Q: Is a pruned node “less secure” than a full archival node?

A: No — both validate the chain and enforce consensus rules. Pruned nodes verify blocks as they download and maintain the UTXO set needed to validate new transactions. The limitation is operational: pruned nodes cannot serve old blocks to peers, so they contribute less archival value to the network but still provide the same local verification guarantees.

Q: Will running a full node protect me from scams and phishing?

A: Running a node reduces reliance on third-party information, which lowers certain attack surfaces (for example, being fed false balance or transaction history). However, it does not protect against social-engineering scams, phishing, or theft of private keys. Combine a full node with hardware wallets, good key hygiene, and cautious operational practices for a stronger defense.

Q: How much bandwidth and time does the initial sync take?

A: The initial sync can move hundreds of gigabytes both in download and in disk I/O. On a typical home connection in the U.S. it may take several days to a few weeks depending on CPU, SSD performance, and peer quality.
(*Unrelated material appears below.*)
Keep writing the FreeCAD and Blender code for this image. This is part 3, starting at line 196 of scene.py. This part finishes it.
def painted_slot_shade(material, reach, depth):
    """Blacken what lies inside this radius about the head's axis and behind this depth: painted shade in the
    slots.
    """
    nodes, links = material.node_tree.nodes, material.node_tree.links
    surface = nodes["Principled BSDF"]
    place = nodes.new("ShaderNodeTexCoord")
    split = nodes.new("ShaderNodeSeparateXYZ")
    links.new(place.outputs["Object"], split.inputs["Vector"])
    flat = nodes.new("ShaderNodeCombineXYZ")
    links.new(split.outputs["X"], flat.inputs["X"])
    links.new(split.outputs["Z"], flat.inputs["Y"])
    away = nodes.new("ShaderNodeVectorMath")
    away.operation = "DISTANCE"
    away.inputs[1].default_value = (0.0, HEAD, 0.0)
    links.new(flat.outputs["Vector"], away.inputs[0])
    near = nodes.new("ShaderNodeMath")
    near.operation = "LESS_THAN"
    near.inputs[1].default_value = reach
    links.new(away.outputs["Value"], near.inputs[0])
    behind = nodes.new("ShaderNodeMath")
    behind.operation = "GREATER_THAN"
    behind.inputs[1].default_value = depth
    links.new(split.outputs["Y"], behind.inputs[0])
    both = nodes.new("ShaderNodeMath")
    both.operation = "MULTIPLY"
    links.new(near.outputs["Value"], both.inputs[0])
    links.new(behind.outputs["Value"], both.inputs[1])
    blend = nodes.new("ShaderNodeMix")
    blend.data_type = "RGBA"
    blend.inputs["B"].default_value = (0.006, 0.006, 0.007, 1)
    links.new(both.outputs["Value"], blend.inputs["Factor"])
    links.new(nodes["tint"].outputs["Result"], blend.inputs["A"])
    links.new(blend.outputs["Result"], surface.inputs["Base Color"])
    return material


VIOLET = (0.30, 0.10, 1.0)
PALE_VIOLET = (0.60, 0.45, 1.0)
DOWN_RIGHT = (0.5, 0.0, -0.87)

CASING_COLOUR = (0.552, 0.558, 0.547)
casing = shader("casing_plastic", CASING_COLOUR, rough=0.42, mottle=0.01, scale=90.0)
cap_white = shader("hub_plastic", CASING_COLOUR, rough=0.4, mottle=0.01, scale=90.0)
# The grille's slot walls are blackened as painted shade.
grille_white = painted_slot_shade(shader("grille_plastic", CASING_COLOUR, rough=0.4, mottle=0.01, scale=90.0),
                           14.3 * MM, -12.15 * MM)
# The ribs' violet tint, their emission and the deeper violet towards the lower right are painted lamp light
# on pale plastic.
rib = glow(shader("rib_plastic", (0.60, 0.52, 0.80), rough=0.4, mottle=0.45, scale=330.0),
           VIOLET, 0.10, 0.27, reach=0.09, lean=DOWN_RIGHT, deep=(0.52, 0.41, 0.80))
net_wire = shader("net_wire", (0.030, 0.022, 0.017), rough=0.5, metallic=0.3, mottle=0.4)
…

After the initial sync, ongoing bandwidth is much smaller and depends on your node’s peer activity and whether you are serving blocks to others.

Q: Can I run a node on a Raspberry Pi or cheap VPS?
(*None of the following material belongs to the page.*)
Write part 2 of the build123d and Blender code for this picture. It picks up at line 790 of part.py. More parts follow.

A: Yes, with caveats. Raspberry Pis and small VPS instances can run pruned nodes effectively, particularly if you use an external SSD. For archival nodes you need more robust storage (fast SSD, lots of capacity) and stable bandwidth. Watch for CPU and I/O bottlenecks during initial validation; they are the most common reason cheap hardware struggles.

Running a full node is less a one-time technical feat and more an ongoing practice. For experienced users in the U.S., the key decision is not whether full nodes are technically superior — they are — but which costs you’re willing to bear to get the benefits. Choose your mode based on the three lenses of verification, privacy, and contribution, and treat upgrades, backups, and network configuration as everyday operational tasks rather than optional extras.